Accrocs frontaliers dans l’Himalaya…

Pékin – New Delhi

«Nous avons informé l’Inde et la Chine que les Etats-Unis sont prêts […] à arbitrer leur dispute frontalière qui fait actuellement rage». Mais si le tweet de Donald Trump, publié ce mercredi, prête à sourire même si la plaisanterie n’est pas de mise alors que la situation dans les rues de plusieurs villes américaines est hors de contrôle et qu’elle suscite même des craintes dans les chancelleries du monde entier, il oblige, tout de même, à s’interroger sur la situation à la frontière sino-indienne.

Aussi, la Chine a fait savoir que la situation est «globalement stable et sous contrôle (…) et peut se résoudre à travers le dialogue» alors que l’Inde New a prévenu que «la souveraineté et l’intégrité territoriale de l’Inde seront défendues tout en faisant, en même temps, tous les efforts diplomatiques nécessaires». Mais que se passe-t-il au juste dans les montagnes de l’Himalaya?

Pour comprendre les faits, il faut rappeler qu’à l’issue de la guerre qui, en 1962, avait opposé les deux pays pour le contrôle de leurs territoires himalayens respectifs, ces derniers ne s’étaient pas entendus sur le tracé précis de leur frontière commune alors même qu’elle s’étend sur 4.057 kilomètres, laissant ainsi la porte ouverte à l’éclatement, à tout moment, d’une crise militaire. Mais, depuis qu’ils ont repris leurs relations diplomatiques en 1988, les indiens et les chinois ont opté pour un petit arrangement consistant à régler leurs différends frontaliers sans aucun recours aux armes conventionnelles mais plutôt en usant de bâtons, de barres de fer, de jets de pierres voire même de coups de poings si le besoin s’en fait sentir.
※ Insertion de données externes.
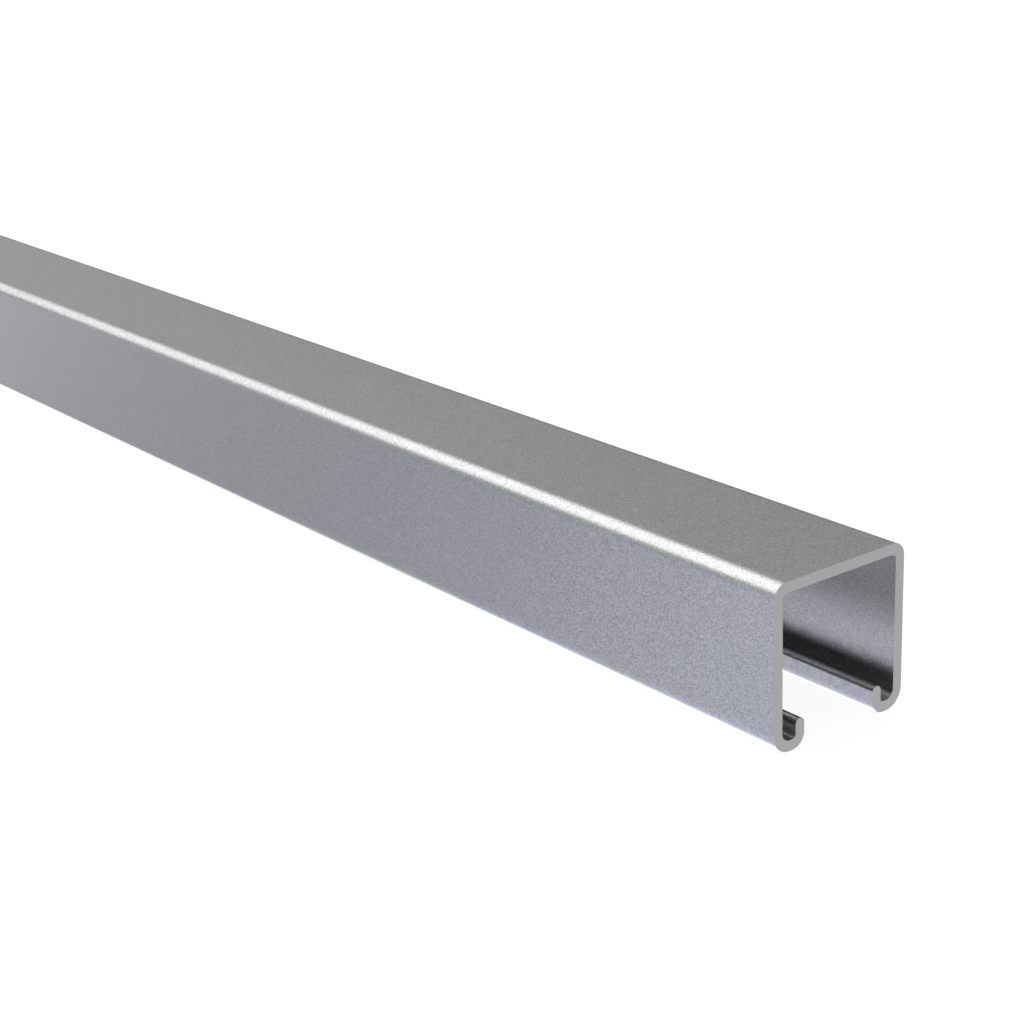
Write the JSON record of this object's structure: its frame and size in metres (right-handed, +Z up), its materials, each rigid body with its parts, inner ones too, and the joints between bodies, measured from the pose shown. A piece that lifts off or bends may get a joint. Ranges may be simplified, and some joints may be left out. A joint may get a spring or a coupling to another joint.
{
  "type": "strut channel",
  "caption": "Plain steel strut channel: a square C section, open side down, with in-turned lips whose rounded noses take a channel nut.",
  "frame": {"origin": "middle of the length, half-way between the flanges, on the surface that the feet of the two lips stand on", "axes": "+X along the stock, +Y across it from flange to flange, +Z up from the open side to the back"},
  "size_m": [1, 0.0412, 0.0413],
  "materials": {
    "galvanised_steel": "satin zinc, fine grained, with plain matt cut ends"
  },
  "bodies": {
    "root": {"strut_channel": "galvanised_steel"}
  },
  "joints": []
}
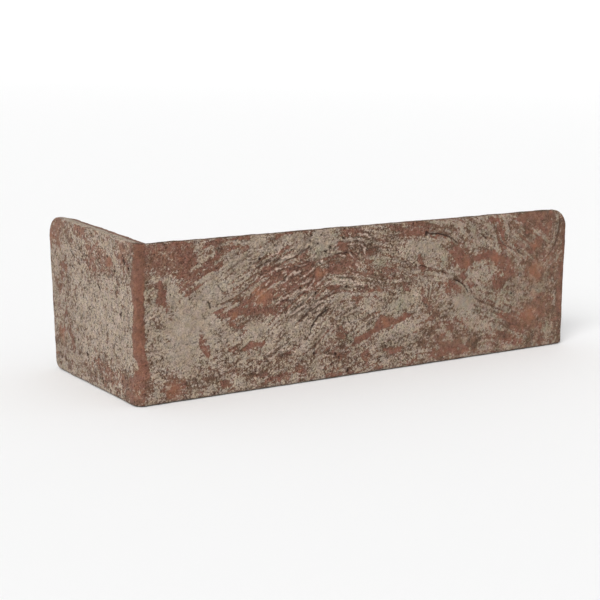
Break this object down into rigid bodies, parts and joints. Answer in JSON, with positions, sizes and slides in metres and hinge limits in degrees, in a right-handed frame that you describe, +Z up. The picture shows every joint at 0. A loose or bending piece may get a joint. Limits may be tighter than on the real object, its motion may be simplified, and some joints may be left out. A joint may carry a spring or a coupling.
{
  "type": "corner brick tile",
  "caption": "L-shaped fired-clay brick tile for the outside corner of a wall: a long stretcher face and a short header face meet at a worn arris, with flat sawn backs behind.",
  "frame": {"origin": "middle of the footprint's bounding box, on the bottom bed", "axes": "+X along the stretcher face, from the arris to the far end; +Y from the stretcher face towards its back, along the return; +Z up, from the bottom bed to the top bed"},
  "size_m": [0.2258, 0.0812, 0.0663],
  "materials": {
    "fired_clay": "matte, red-brown fired clay with a thin grey-beige lime wash"
  },
  "bodies": {
    "root": {"corner_tile": "fired_clay"}
  },
  "joints": []
}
Le 5 mai dernier, une «bagarre» avait éclaté entre des soldats indiens et des militaires chinois après que ces derniers se soient opposé à la construction d’une route militaire indienne près du lac Pangong, dans l’Etat indien du Ladakh, au motif qu’elle empièterait sur un territoire «chinois». Le même scénario s’est reproduit quelques jours plus tard, à quelques centaines de kilomètres dans le Sikkim. Cet affrontement avait fait 70 blessés du coté indien mais aucun chiffre n’a été communiqué du côté chinois.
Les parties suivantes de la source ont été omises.